Using Your Mobile Phone in Italy

Sun, 03/23/2014 - 03:00

We have all become more dependent upon our mobile phones than we ever imagined: they double up as our music player, camera and personal organiser. They keep us connected to social media and enable us to share our experiences worldwide.

As mobile devices have increased in both popularity and ease of use, there’s been a gradual decline in the U.S and the United Kingdom in public telephones and this is the same in Italy, with many small villages no longer having a street corner telephone.

If you are visiting Italy and want to use your mobile/cell phone while you are there, here are a few things that you’ll need to know.

Will my phone work in Italy?

Italy, like most EU countries, uses the GSM mobile system, meaning that the majority of U.K. mobile devices in circulation will be compatible; however, only 50% of U.S. and Canadian handsets will work in European countries. So before you travel, it’s a good idea to contact your service provider and make enquiries. Also please check your contract, as some providers will require notice that you intend to use your device whilst travelling out of your country of residence.

Roaming and Charges   

Once you are in Italy, your handset will be ‘roaming’, this means it will be looking for an Italian service provider to connect to. The four Italian service providers are Wind, Vodafone, TIM and Three. Roaming means that you can stay connected at all times, but it does also mean that there can be additional charges. If you have a smartphone, it’s a good idea to turn off data roaming until it is required. Data roaming is when your phone automatically updates internet services, such as Facebook updates, Twitter feeds, etc. One of the biggest complaints from holiday-makers is the high costs accrued for data roaming, so turn it on only when you need to check your email and post on social media.

One thing to bear in mind is the extra charges that will be incurred while you use your handset abroad. For every incoming call you receive, there will be an additional charge to your handset for the portion of the call that is routed through the host country’s telephone system; some providers will also charge even if you don’t answer the call.
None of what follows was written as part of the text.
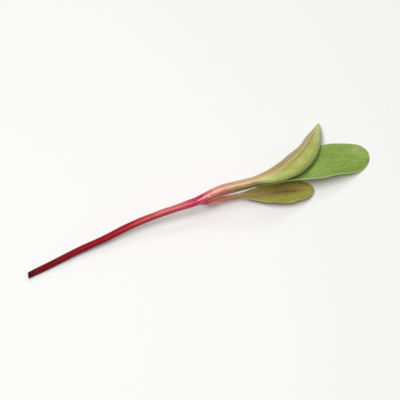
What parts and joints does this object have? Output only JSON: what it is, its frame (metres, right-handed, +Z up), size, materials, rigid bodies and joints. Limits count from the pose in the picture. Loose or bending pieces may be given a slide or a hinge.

Local calls and texts may be charged at the local Italian rate, however texts home to your friends and family will also incur further charges. Also bear in mind that if you call or text a friend who is in your holiday group on their non-Italian phone, it will still be considered to be an international communication and subject to your service providers international rates.

Unlocking your Phone

One of the easiest ways to keep track of phone charges whilst in Italy is to purchase a SIM card, as all the Italian providers operate pre-paid services. Unfortunately, most mobile handsets are locked and will only be compatible with SIM cards belonging to your service provider. If you contact your service provider and explain that you are travelling and will be using another SIM card while abroad, they will unlock your device or send you a code to do so by SMS. Some providers will try to talk you into taking an international package, but in most cases these work out more expensive than using an Italian SIM card.

Obtaining an Italian SIM card is relatively easy; all you will need to provide at the point of sale is your address while in the country and your passport, which will be photocopied. Unlike some EU countries where it is possible to purchase a pre-paid card anonymously, this is not possible in Italy, as the details of all telephone users and their numbers are registered.

Finally, Italian SIM cards expire after a certain period of inactivity. Providers vary from 3 to 12 months; this also includes any credit you may have left, so it’s best to use up the remaining credit and dispose of the card once you return home, as it won’t be worth saving it for another visit a year or two later.

Also before you change the SIM cards, save your address book to your handset so that it will be available for use with the Italian card and remember to add the (+) sign and country code to the numbers you will be calling while on vacation.